Sadly my FPS has taken a hit since I modified it to load textures from files, so I'm going to need to rewrite a bit so that it can have a variable rsolution; the 3 pixel-per-column for 200 total columns is a bit taxing on MMF. I think most peoples computers would run it, but it gets to be ~30 FPS if you get into a big open area with lots of different textures.
well i guess since the engine im using doesnt use raycasting but simple maths related to all objects to display said objects properly scaled and positioned you CAN see new surfaces by adding and subtracting from the y values.
in werbads open sourced engine there is a few events commented out by "never" statements.
take out those never statements to enable "jumping" and youll see it in action.
If you are going to do an "eyeofthebeholder-esque" game you could always use a dungeon crawler engine, there are a few nice open source ones here on tdc, the programming is far easier with those. You can check these out:
Originally Posted by alspal Will you do anything for the ground? Use mode7 or something?
I know the math of how to use a further raycasting effect to display ground & ceilings in the overlay just like the walls with http://www.permadi.com/tutorial/raycast/rayc12.html but that might be a little excessive. Likewise with Mode7; I'm having troubles layering it too, although I think if I used an active overlay it would work. But the main concern is that it would kill the games speed, I mean I already had to implement a multi-resolution system because good ones slow down on some computers. Rendering floors too might kill it.
well its just not possible in MMF, the system dies under the kind of slowdown full 3d engines create. Doing nothing but drawing flat sprites to the screen in rectangles is enough to pull it to 30 FPS on my computer, imagine trying to map that to polygons in wire meshes. No the overhead in MMF is just too inefficient. It can easily be done in languages like C, and has of course been done to death.
the mode7ex object i have found is only effective at super low resolutions like 320x200 otherwise it takes a toll on speed as pixeltheif said. for an old school wolfenstein engine, different colored floors and ceilings will do fine.

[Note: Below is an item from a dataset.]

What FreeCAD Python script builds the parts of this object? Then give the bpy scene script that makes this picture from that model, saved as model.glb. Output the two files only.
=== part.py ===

yeah MMF is just plain slow. Theres really two limiting factors; the amount of draw calls to the overlay object per frame, and the amount of raycast checks run. For example, if you simply create a program where all it does is draw a single pixel in the overlay object, 640 * 480 times per frame, you'll get maybe 1 frame per second. Likewise, if you check 100 times per ray, and cast 600 rays, for 60000 ray-checks per frame, your game will devour the cpu and die. In a language like C this would run fine on my computer, but MMF needs a lot of overhead per action, so more complicated things run much slower than they should. The result is that I need to limit the games resolution, drawing only vertical columns, and make each one 4-5 pixels wide, for a total of ~150 draws per frame, and then both limit the sight range of the player, and only check for collisions along intersections with the grid. I could program a better engine, but not in MMF.
if youre using actual raycasting and vertical column drawing, you can probably increase performance by allowing reduction in quality (wider columns being drawn, meaning less rays being cast at wider angles) and reducing the draw depth.
it really depends on if I can find a way to optimize the raycasting algorithm. I used caching so that sprite loading/drawing has no impact on FPS, but the simple math behind raycasting, seems to be too much. I think if I find some changes to optimize it I could potentially have graphics just as crisp as that, running at 50 FPS. That games has a resolution of 1 pixel/ray, which requires 512 rays to be cast, each one checking maybe 20-40 collisions in a worst case (empty field of view) scenario. One reason that game might run particularly fine is because it appears the collision grid for walls is HUGE; it looks like your vision range is never more than 6 or 7 squares total. I'm intending to write my code for doom or at least wolfenstein level graphics. Push the boundaries of MMF
The real difficulty of Klik is that nobody really knows what the limiting factors in any engine will be. If it were in C++, I could google my issues and find 100 articles about optimization. But in MMF, you have to experiment and do trial/error studies to discover why something is running slowly. For example, with my text based one, I initially found that as soon as I made it strings instead of textures, the game collapsed. This as it turned out, is because strings are immutable in MMF, and thus when you append them, you are making and requiring memory for a 3rd string, instead of altering the existing one. So appending 1560 characters at runtime took out memory for Σ1560 strings. Youch. Next I found that the overlay objects "Load image from file" turned out to be a limiting factor; running this inside of a loop will significantly lower the frame rate. Answer? Create extra overlay objects to serve as buffers, as pasting from an overlay to overlay takes no time at all compared to loading from a file.
Now my issue is with raycasting itself. Drawing the sprites & walls on screen is taking no processing time, instead the actual raycasting algorithm, which follows this: http://www.permadi.com/tutorial/raycast/rayc1.html very closely, is an issue. Projecting 600 rays per frame, each of which checks 40 array-collisions, seems to be too much for MMF. Now its back to the blocks of experimenting, and finding out what piece of code is the limiting factor. Is it the "Find distance to object" on the advanced math object? Is it the "Check array @ XY"? is it the very act of running 600 * 50 loops? Who the heck knows.
moral is, I'll probably post the darned thing open source later today.